→ **Exercise goal**
Quote every line below exactly as it reads.

→ **Given information**
····················
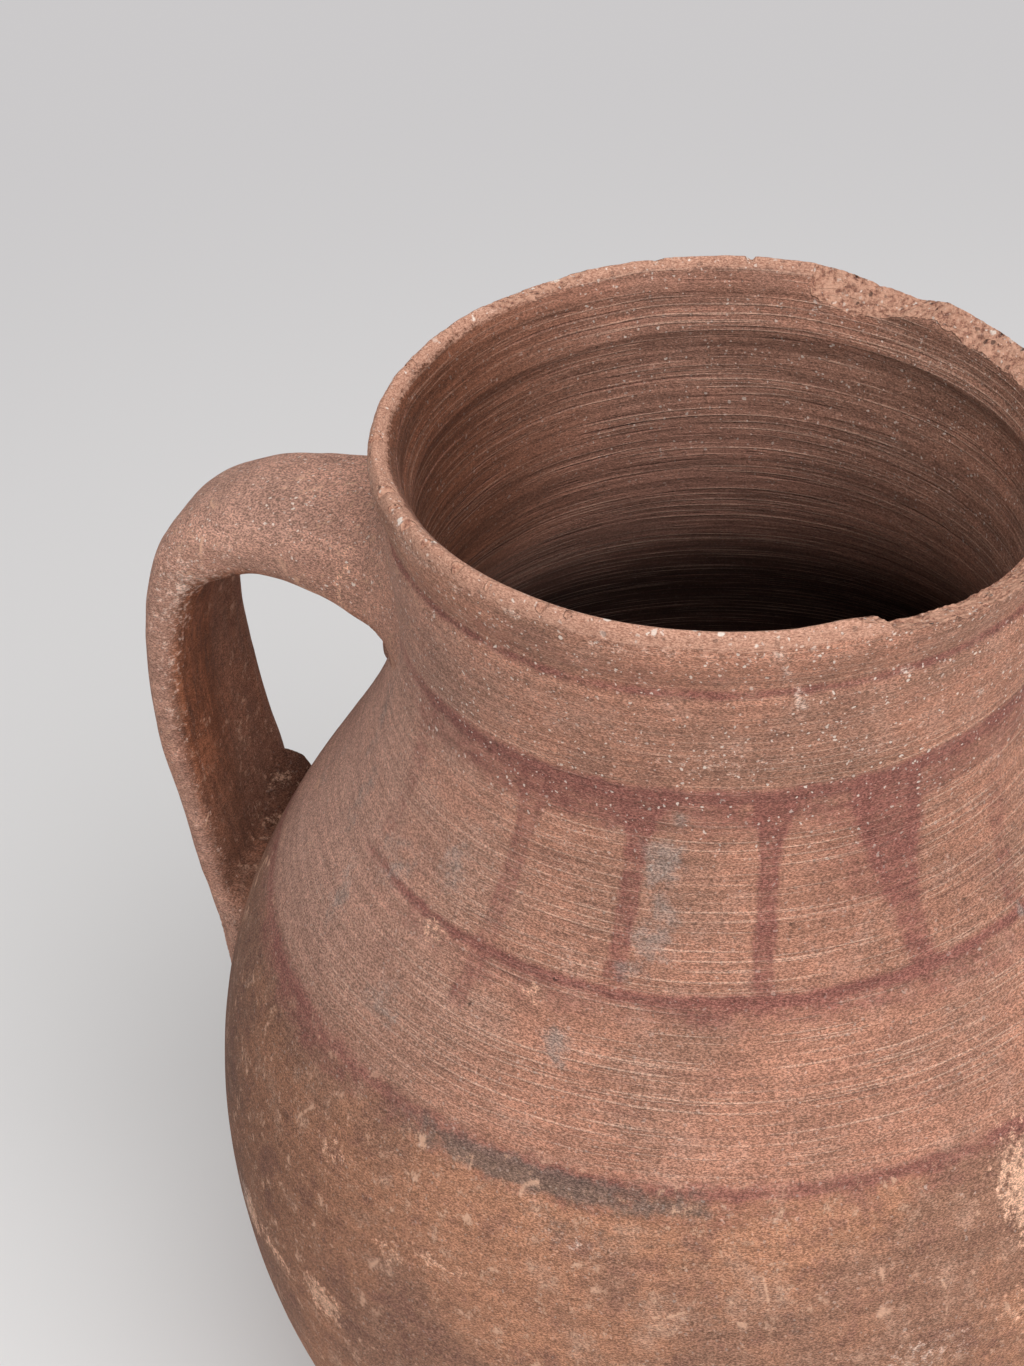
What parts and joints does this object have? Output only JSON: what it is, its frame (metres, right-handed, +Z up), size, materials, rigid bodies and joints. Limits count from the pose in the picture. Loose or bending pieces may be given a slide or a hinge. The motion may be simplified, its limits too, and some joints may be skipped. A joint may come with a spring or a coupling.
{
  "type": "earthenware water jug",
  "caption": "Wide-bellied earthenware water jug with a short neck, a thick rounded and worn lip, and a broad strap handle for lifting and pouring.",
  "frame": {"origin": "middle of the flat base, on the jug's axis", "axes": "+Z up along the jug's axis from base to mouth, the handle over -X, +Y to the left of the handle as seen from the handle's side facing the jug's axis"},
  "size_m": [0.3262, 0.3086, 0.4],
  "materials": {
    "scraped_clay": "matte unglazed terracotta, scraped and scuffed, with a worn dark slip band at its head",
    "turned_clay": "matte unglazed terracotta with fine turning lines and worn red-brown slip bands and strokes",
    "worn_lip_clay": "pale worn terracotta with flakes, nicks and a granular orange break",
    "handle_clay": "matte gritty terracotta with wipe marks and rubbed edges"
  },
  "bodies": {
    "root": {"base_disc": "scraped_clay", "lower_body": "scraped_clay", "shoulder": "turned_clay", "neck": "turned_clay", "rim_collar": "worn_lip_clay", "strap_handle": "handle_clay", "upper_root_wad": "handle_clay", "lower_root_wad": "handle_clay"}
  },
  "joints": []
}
····················
→ **Finished exercise**
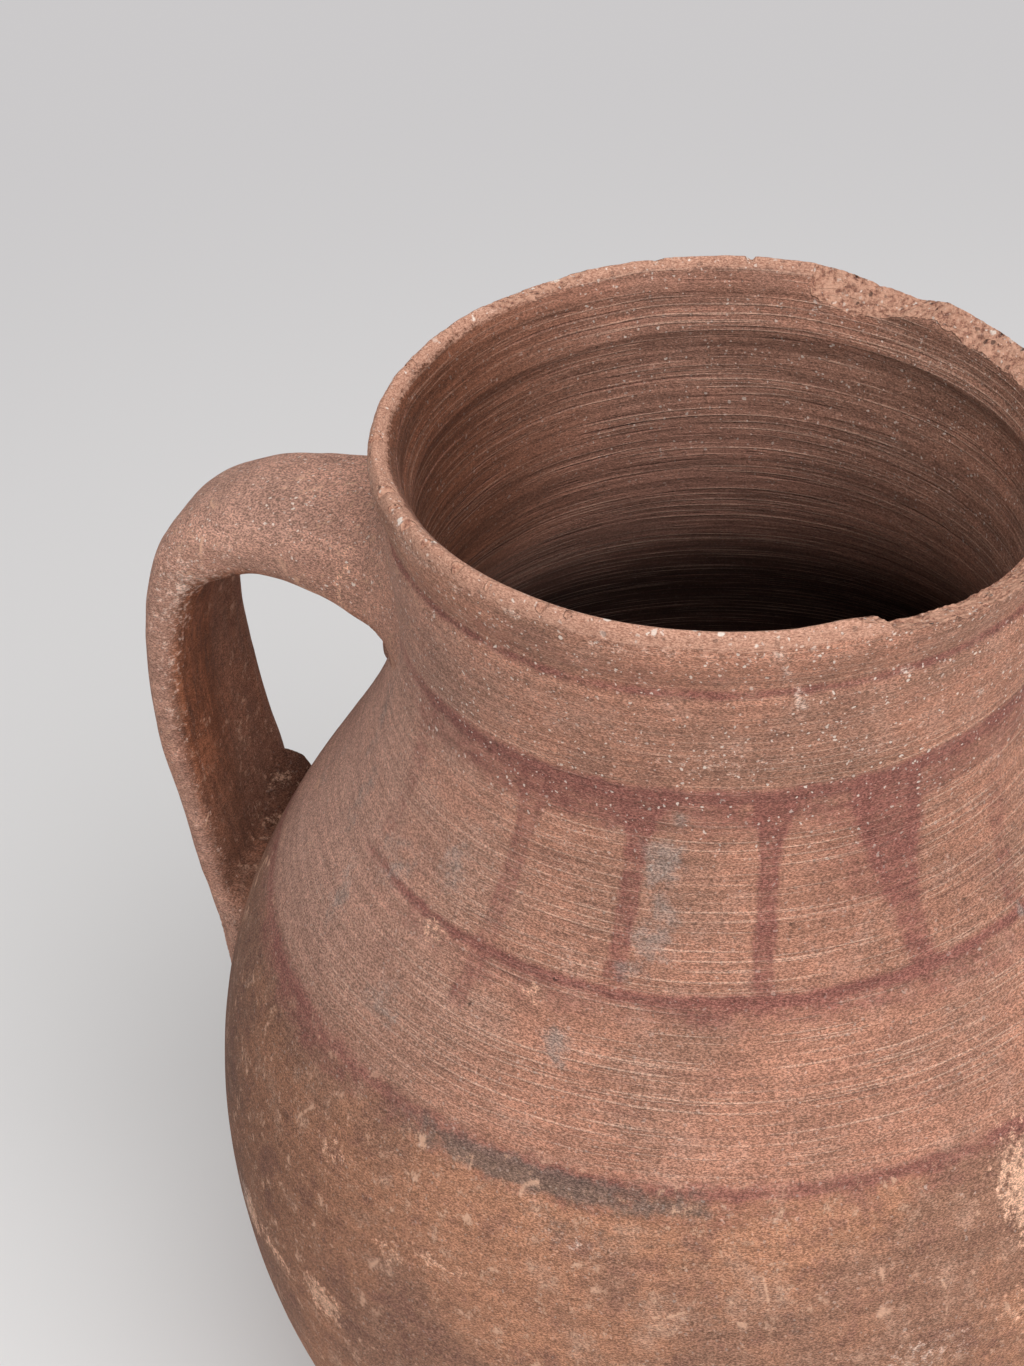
What parts and joints does this object have? Output only JSON: what it is, its frame (metres, right-handed, +Z up), size, materials, rigid bodies and joints. Limits count from the pose in the picture. Loose or bending pieces may be given a slide or a hinge. The motion may be simplified, its limits too, and some joints may be skipped. A joint may come with a spring or a coupling.
{
  "type": "earthenware water jug",
  "caption": "Wide-bellied earthenware water jug with a short neck, a thick rounded and worn lip, and a broad strap handle for lifting and pouring.",
  "frame": {"origin": "middle of the flat base, on the jug's axis", "axes": "+Z up along the jug's axis from base to mouth, the handle over -X, +Y to the left of the handle as seen from the handle's side facing the jug's axis"},
  "size_m": [0.3262, 0.3086, 0.4],
  "materials": {
    "scraped_clay": "matte unglazed terracotta, scraped and scuffed, with a worn dark slip band at its head",
    "turned_clay": "matte unglazed terracotta with fine turning lines and worn red-brown slip bands and strokes",
    "worn_lip_clay": "pale worn terracotta with flakes, nicks and a granular orange break",
    "handle_clay": "matte gritty terracotta with wipe marks and rubbed edges"
  },
  "bodies": {
    "root": {"base_disc": "scraped_clay", "lower_body": "scraped_clay", "shoulder": "turned_clay", "neck": "turned_clay", "rim_collar": "worn_lip_clay", "strap_handle": "handle_clay", "upper_root_wad": "handle_clay", "lower_root_wad": "handle_clay"}
  },
  "joints": []
}